** begin **

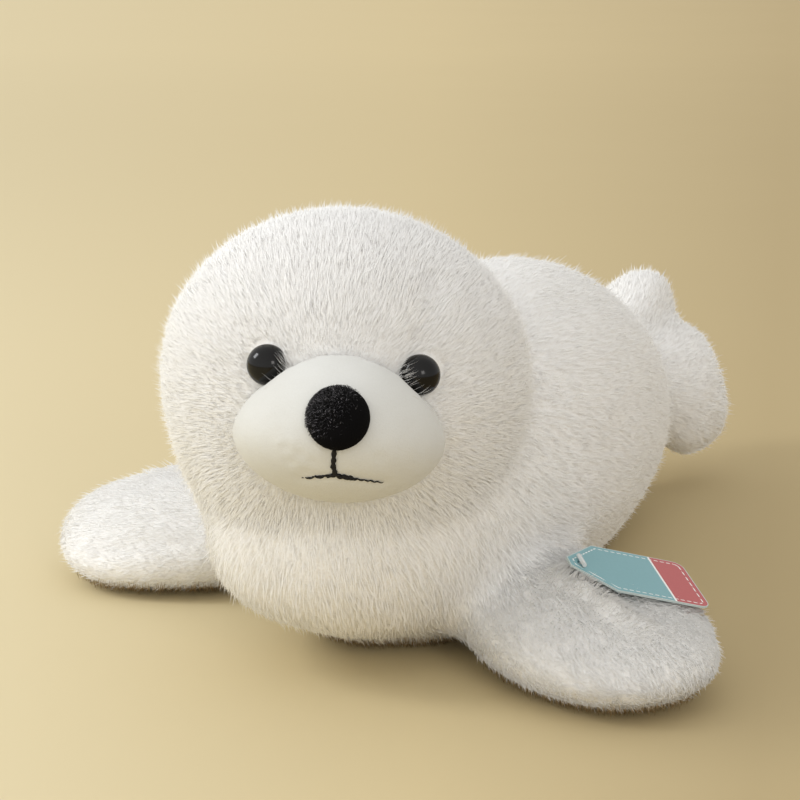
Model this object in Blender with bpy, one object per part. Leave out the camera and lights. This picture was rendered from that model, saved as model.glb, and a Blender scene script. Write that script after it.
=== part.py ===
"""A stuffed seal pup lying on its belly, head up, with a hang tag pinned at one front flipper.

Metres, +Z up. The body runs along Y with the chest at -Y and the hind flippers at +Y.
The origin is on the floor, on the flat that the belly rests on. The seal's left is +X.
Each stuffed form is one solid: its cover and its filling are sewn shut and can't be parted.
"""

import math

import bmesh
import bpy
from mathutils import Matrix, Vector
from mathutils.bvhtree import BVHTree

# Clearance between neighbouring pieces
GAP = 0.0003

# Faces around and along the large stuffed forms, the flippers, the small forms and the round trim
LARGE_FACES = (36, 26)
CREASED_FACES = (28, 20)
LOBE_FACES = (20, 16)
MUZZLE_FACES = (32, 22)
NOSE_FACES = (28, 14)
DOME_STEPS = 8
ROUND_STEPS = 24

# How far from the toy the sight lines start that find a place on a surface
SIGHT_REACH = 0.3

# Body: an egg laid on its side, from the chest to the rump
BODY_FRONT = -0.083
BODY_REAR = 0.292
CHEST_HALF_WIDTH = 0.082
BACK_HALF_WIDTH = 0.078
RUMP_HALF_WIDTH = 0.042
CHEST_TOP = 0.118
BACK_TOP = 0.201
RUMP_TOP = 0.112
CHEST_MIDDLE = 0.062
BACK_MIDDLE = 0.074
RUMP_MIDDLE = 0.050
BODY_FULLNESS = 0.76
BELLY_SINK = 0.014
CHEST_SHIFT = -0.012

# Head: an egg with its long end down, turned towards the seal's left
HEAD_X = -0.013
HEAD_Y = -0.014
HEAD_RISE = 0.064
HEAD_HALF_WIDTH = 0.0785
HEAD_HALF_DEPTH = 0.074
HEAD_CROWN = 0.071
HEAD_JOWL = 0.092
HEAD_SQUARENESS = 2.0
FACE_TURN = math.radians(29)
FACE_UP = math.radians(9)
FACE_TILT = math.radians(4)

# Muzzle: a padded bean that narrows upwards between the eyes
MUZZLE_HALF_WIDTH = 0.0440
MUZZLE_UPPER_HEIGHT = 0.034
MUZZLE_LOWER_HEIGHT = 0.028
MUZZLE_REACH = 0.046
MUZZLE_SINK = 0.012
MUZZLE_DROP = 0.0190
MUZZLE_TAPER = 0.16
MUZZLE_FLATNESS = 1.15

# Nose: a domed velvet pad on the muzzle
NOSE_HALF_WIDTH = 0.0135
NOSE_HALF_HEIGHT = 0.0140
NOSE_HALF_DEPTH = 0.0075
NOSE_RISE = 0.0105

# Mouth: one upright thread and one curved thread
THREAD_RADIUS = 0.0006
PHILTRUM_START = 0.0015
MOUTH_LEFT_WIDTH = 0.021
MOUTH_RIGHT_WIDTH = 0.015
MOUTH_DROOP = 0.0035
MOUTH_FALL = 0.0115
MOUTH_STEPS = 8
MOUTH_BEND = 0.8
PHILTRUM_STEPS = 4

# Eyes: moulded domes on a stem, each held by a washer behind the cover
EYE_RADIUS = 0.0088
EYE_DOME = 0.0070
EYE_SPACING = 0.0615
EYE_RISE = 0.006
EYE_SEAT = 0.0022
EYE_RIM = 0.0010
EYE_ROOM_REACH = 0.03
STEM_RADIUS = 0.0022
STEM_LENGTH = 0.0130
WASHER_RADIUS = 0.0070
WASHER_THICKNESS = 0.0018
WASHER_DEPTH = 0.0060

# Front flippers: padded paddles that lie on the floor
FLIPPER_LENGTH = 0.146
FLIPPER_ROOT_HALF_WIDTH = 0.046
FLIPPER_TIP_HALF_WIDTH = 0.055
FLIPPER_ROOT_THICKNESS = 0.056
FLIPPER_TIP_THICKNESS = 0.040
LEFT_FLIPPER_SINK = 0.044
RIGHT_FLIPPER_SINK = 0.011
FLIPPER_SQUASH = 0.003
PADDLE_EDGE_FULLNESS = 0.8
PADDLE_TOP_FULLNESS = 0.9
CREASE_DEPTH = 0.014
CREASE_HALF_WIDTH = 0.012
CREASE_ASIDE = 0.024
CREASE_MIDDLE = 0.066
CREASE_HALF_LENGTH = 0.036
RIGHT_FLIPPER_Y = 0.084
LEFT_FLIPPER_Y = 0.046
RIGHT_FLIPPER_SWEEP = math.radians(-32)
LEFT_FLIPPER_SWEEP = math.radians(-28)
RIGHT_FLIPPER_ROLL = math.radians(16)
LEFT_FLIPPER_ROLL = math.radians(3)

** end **

In the lines above, find each one with "that" and list it.

Answer to this exercise
Model this object in Blender with bpy, one object per part. Leave out the camera and lights. This picture was rendered from that model, saved as model.glb, and a Blender scene script. Write that script after it.
The origin is on the floor, on the flat that the belly rests on. The seal's left is +X.
# How far from the toy the sight lines start that find a place on a surface
# Muzzle: a padded bean that narrows upwards between the eyes
# Front flippers: padded paddles that lie on the floor